Diageo's Strategic Sell-Off

This sale shows Diageo's move to simplify its operations and focus on its core premium spirits. Facing market pressures and a renewed emphasis on profit, Diageo is simplifying its operations globally, selling non-core assets like its East African business and possibly operations in China. Classifying RCB as 'non-core' shows a re-evaluation of its role within Diageo's global brands. United Spirits, which has owned RCB since 2008 and came under Diageo's control in 2012 for £1.28 billion ($1.75 billion), is now exiting the cricket franchise. This move supports a wider company strategy to improve financial flexibility and reduce debt. United Spirits itself, with a P/E ratio of 55.65 and a market cap around ₹95,726.65 crore ($11.5 billion) as of March 24, 2026, is facing its own market challenges.

The Buying Consortium

The group buying RCB offers significant financial backing and broad investment experience. The Aditya Birla Group, an Indian multinational with operations in 42 countries and annual revenues of $70 billion, is a strong local partner. Blackstone, a global investment leader with stakes in various alternative assets and sports-related infrastructure, brings experience in growing businesses. David Blitzer, working through Bolt Ventures, is a veteran sports investor known for stakes in major U.S. professional sports leagues and teams. His background suggests deep knowledge of building value in sports franchises, positioning the consortium to build on RCB's brand and fan base.
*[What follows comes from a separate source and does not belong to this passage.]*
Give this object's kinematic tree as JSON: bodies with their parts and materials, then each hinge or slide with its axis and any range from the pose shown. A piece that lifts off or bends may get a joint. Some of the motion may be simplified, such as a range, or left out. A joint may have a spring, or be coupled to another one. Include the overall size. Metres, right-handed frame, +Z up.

IPL Market Faces New Challenges

The deal occurs as the IPL market faces new dynamics. While IPL franchise values have grown strongly, fueled by media deals and fan interest, recent analyses suggest a slowdown. A report from Media Partners Asia indicates that IPL media rights for the 2028-32 period may stay flat at $5.4 billion, with a projected lower value per game due to the league expanding to 94 matches. This puts more pressure on franchises, which get about 75% of their revenue from media rights, requiring them to find more income from other sources like sponsorships and merchandise. Despite these market shifts, the IPL remains a top global sports league, comparable to the NBA and EPL in reach and business appeal. The sale of Rajasthan Royals for $1.63 billion also shows continued investor interest in top IPL assets, even as the market might be adjusting.

Concerns Over $1.8 Billion Price Tag

While the $1.8 billion valuation for RCB is substantial, the deal raises questions about whether the price is too high. The IPL's media rights, the main source of income for franchises, are projected to grow slowly or even decrease per game, which could limit future revenue growth. Franchises rely heavily on this single income stream, creating high risk as advertising growth slows and rules for some industries tighten. Franchises' current high EBITDA margins of about 34% mean potential losses could be larger if media rights values decline. Other IPL franchises, like Rajasthan Royals, attracted bids in the $1.1-$1.4 billion range, suggesting the market might be adjusting. The consortium's strong funding and varied investments are key to handling challenges and finding income beyond media rights. If they can't effectively use the fan base and secure global deals, the investment could face big losses in a market where media rights growth is no longer guaranteed.